Face aux obstacles et contraintes qui empêchent les personnes handicapées de jouir d’une pleine participation politique et citoyenne, la Fédération sénégalaise des associations de personnes handicapées (Fsaph), en partenariat avec Sightsavers, déroule un projet. Celui-ci ambitionne de lever ces obstacles à travers des propositions et recommandations. Le volet économique du projet propose des formations en entreprenariat pour donner à ces personnes des outils qui leur permettront, à terme, de sortir de la mendicité et de vivre décemment.

Combien sont-ils à ne pas pouvoir exercer leur droit de vote lors des élections, parce que n’ayant pas accès aux lieux de vote ou ne se sentant pas impliqués dans le processus électoral ? Les personnes handicapées se plaignent d’obstacles et con­traintes qui les empêchent d’exercer leur droit de vote et de jouir de leurs droits en tant que citoyens. Ce sentiment est renforcé par les résultats de l’étude sur l’accessibilité du vote des personnes handicapées faite par la Fédération sénégalaise des associations de personnes handicapées (Fsaph) dans le cadre d’un projet intitulé «Partici­pation politique et citoyenne des personnes handicapées». Une étude que la Fsaph a bien voulu partager avec les différents partis politiques. (Ndlr : le parti au pouvoir (Apr), le Parti démocratique sénégalais (Pds), le Mouvement de Sonko, Pape Diop). «La plupart des personnes handicapées interrogées dans cette étude s’en sont plaintes, malgré les efforts consentis par l’Etat, des obstacles persistants dans l’accessibilité physique du lieu de vote et aussi du manque d’informations durant la campagne électorale.»

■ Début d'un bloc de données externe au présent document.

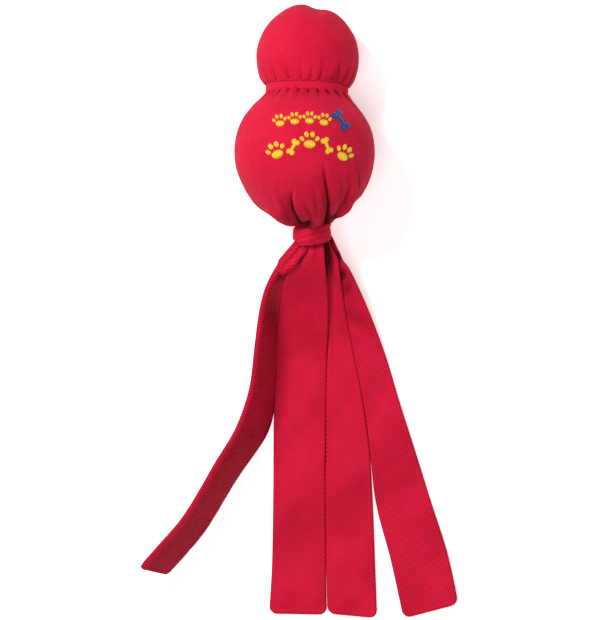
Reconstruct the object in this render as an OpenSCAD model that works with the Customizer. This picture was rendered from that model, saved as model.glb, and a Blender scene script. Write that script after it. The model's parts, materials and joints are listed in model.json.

L’exemple du malvoyant, du sourd-muet ou du handicapé physique à fauteuil roulant est plus que pertinent. A cause de la nature du handicap, certains ne peuvent voir les bulletins de vote, d’autres n’accèdent pas aux programmes des candidats ou autres informations en rapport avec le processus ou l’organisation d’élections ou ne peuvent pas accéder physiquement à un centre ou bureau de vote. «Pour garantir à ces personnes une pleine participation politique, il faut qu’elles accèdent à toutes les informations relatives au processus électoral, à l’organisation de l’élection pour pouvoir faire un choix libre et éclairé», conseille Yatma Fall, président de la Fédération sénégalaise des associations de personnes handicapées. Il est vrai, le Code électoral n’exclut pas la personne handicapée du processus électoral ni pour sa participation dans le jeu politique, «mais les personnes handicapées ne sont pas prises en compte de façon effective dans ce Code», souligne Moussa Thiaré, point focal national du Projet de participation politique et citoyenne des personnes handicapées.
Mieux, révèle Babacar Fall, consultant de Sightsavers, «dans les différentes réformes du Code électoral intervenues de 1992 à nos jours, aucune n’a concerné les personnes handicapées». Il s’y ajoute, indique Yatma Fall, que ce texte n’est pas non plus traduit en braille pour les malvoyants. Il note aussi que pendant les campagnes électorales, les télévisions ne proposent pas toujours des interprètes en langage des signes pour permettre aux sourds-muets d’accéder aux informations. «Ce sont là des obstacles à une participation pleine de la personne handicapée à la politique que le projet se propose d’améliorer par un changement de la réglementation.» Et la première grande victoire de ce projet demeure le statut d’observatoire accordé à la Fsaph. Maintenant, «des personnes handicapées peuvent observer et mesurer l’accessibilité des lieux ou bureaux de vote des handicapées», se réjouit Yatma Fall.
La Fsaph, consciente ainsi de sa force et de l’état d’esprit qui anime les personnes handicapées de plus en plus intéressées par la chose politique, a trouvé nécessaire de changer de paradigme. Elle déroule un projet de participation politique et citoyenne des personnes handicapées en partenariat avec Sightsavers. Ce projet est dans sa deuxième phase de mise en œuvre, après une première phase pilote en 2017. Il intervient dans 4 communes : Pikine-Est et Nord, à Dakar, la commune de Kaolack, Louga et Kaffrine avec un budget d’environ 385 millions de francs Cfa durant les 5 ans du projet. La Fsaph, maîtresse d’œuvre du projet, axe ses interventions autour de la participation citoyenne et politique de la personne handicapée. Elle s’appuie sur la convention internationale sur les droits des personnes handicapées, notamment en son article 29, que le Sénégal a ratifiée et qui stipule que les personnes handicapées sont des citoyens et en tant que tel, elles doivent apporter leur contribution dans la construction de leur pays.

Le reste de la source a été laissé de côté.